Media executives urge Congress to enact legislation to prevent AI models from training on ‘stolen goods’
CNN
A group of media executives urged lawmakers on Wednesday to enact new legislation that would force artificial intelligence developers to pay publishers for use of their content to train their computer models.
A group of media executives urged lawmakers on Wednesday to enact new legislation that would force artificial intelligence developers to pay publishers for use of their content to train their computer models. The hearing before the US Senate comes after a blitz of new AI chatbots, most notably OpenAI’s ChatGPT, set off a wave of existential panic among media organizations, threatening to further upend the business, which has slashed thousands of jobs in recent years.
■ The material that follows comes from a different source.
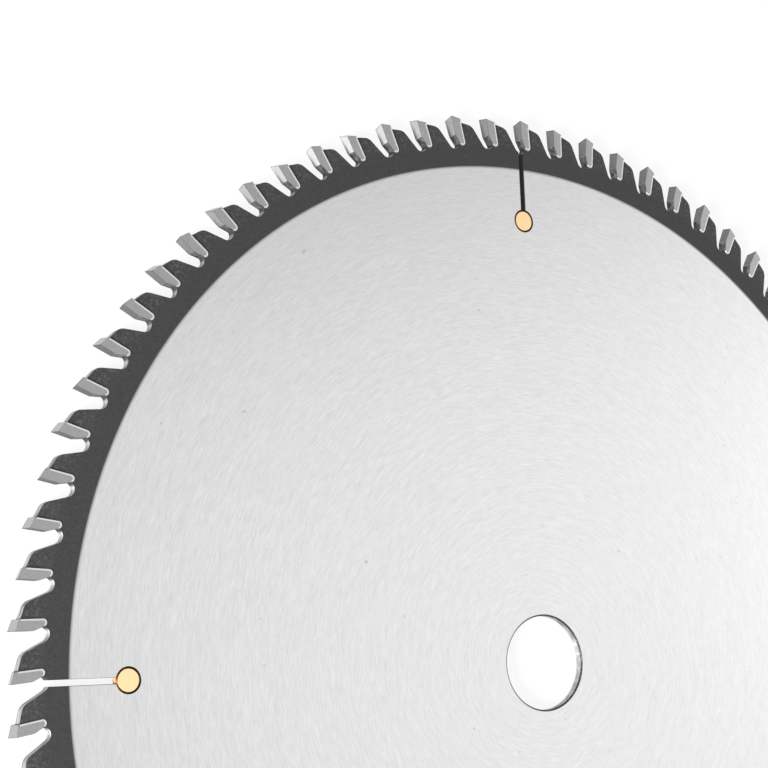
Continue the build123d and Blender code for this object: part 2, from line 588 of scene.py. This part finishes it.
def spun(name, section, steps, closing=closing_distance):
    """A mesh made by spinning a section, given as pairs of radius and height, round the Z axis."""
    body = bmesh.new()
    line = [body.verts.new((radius, 0, height)) for radius, height in section]
    edges = [body.edges.new(pair) for pair in zip(line, line[1:])]
    bmesh.ops.spin(body, geom=line + edges, cent=(0, 0, 0), axis=(0, 0, 1), angle=2 * pi, steps=steps)
    bmesh.ops.remove_doubles(body, verts=body.verts, dist=closing)
    bmesh.ops.recalc_face_normals(body, faces=body.faces)
    mesh = bpy.data.meshes.new(name)
    body.to_mesh(mesh)
    body.free()
    return mesh


# %% The plugs
plug_face_radius = 2.75 * mm
plug_rim_depth = 0.3 * mm
plug_edge_round = 0.08 * mm
plug_sides = 64
plug_corner = 40


def plug_section():
    """Half of a plug's section: a face, a rounded edge, a sloping rim, and the same below."""
    edge = plug_edge_round
    upper = [
        (0, half_plate),
        (plug_face_radius - 2 * edge, half_plate),
        (plug_face_radius - edge * 0.5, half_plate - edge * 0.35),
        (plug_face_radius + edge * 0.5, half_plate - edge * 1.5),
        (plug_radius - edge * 0.5, half_plate - plug_rim_depth),
        (plug_radius, half_plate - plug_rim_depth - edge),
    ]
    return upper + [(radius, -height) for radius, height in reversed(upper)]


plug_pieces = []
for slot in range(slot_count):
    mesh = spun("plug", plug_section(), plug_sides)
    centre = turned([Vector((plug_distance, 0, 0))], slot * 360 / slot_count)[0]
    mesh.transform(Matrix.Translation(centre))
    smooth_rounds(mesh, plug_corner)
    name = f"plug_{slot + 1}"
    plug_pieces.append(new_piece(name, mesh, [f"copper_plug_{slot + 1}"]))
print("plugs:", len(plug_pieces))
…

Roger Lynch, Condé Nast’s chief executive, told senators that current AI models were built using “stolen goods,” with chatbots scraping and displaying news articles from publishers without their permission or compensation. News organizations, Lynch said, seldom have a say in whether their content is used to train AI or is output by the models. “The answer is they’ve already used it, the models are already trained,” he said. “So, where you hear some of the AI companies say that they are creating or allow opt-outs, it’s great, they’ve already trained their models — the only thing the opt-outs will do is to prevent a new competitor from training new models to compete with them.” While a December lawsuit by The New York Times laid bare news publishers’ desire to hamper AI models from scraping their news articles without compensation, the issue is not exclusive to the news media industry. In 2023, two major lawsuits were filed against AI companies, one from Sarah Silverman and two authors, and another 8,000-plus class-action lawsuit that includes such names as Margaret Atwood, Dan Brown, Michael Chabon, Jonathan Franzen, and George R. R. Martin.